Integrating weather forecasting models and real-time meteorological data also assists in anticipating forthcoming weather patterns, including dust storms and precipitation events, which impact the cleanliness of PV panels. Analyzing weather forecasts enables operators to schedule cleaning activities during periods of minimal wind and reduced dust activity, optimizing cleaning efficiency while mitigating the risk of dust redeposition.
The continuous monitoring of PV system performance metrics, such as energy output, efficiency, and degradation rates, offers indirect indicators of cleaning needs. An unexpected drop in energy production or an uptick in system losses may signify dust accumulation, prompting the need for cleaning.
The use of historical data on dust deposition rates, weather patterns, and cleaning schedules helps identify trends that inform the development of predictive models for PV panel cleaning. Machine learning algorithms and data analytics techniques analyze historical data to forecast optimal cleaning times based on past performance and environmental conditions.
Finally, the use of satellite-based remote sensing technologies, such as satellite imagery and aerial surveys, furnish valuable insights into the dust accumulation across vast geographic areas. Analyzing satellite data aids operators in identifying areas with heavy dust accumulation, allowing for prioritized cleaning efforts and optimized resource allocation to minimize downtime.

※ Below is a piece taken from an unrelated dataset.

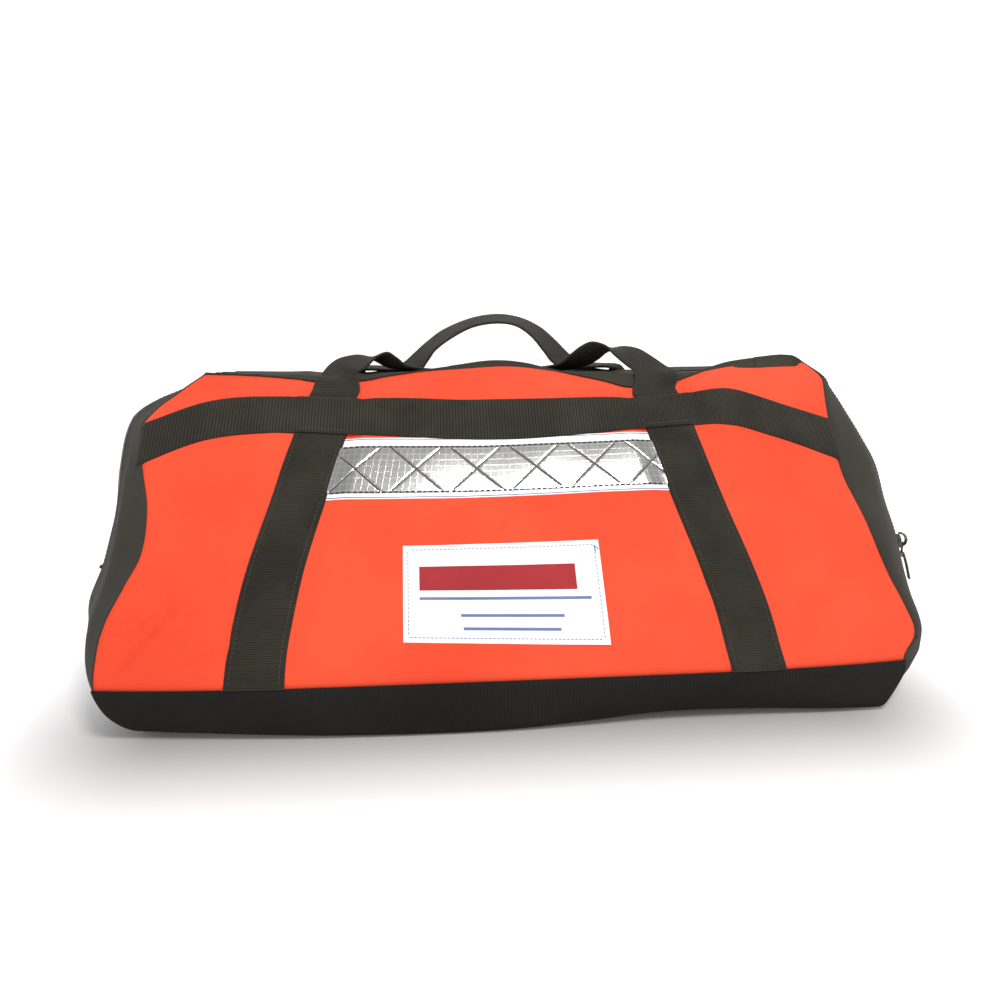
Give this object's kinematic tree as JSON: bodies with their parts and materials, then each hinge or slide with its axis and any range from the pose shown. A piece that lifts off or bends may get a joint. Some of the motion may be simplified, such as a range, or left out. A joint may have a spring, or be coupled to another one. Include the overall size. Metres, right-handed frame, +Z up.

In conclusion, forecasting the optimal time for cleaning PV panels demands a multifaceted approach that integrates environmental monitoring, weather forecasting, performance monitoring, historical data analysis, automated monitoring systems, and remote sensing technologies.
By leveraging these methodologies and technologies, operators can proactively manage dust accumulation, optimize cleaning schedules, and enhance energy production and efficiency in utility-scale PV plants, ensuring their long-term sustainability and profitability in desert climates. As technology continues to evolve, ongoing research and development efforts are important to improve robotic cleaning systems’ efficiency and ensure compatibility with emerging solar panel technologies.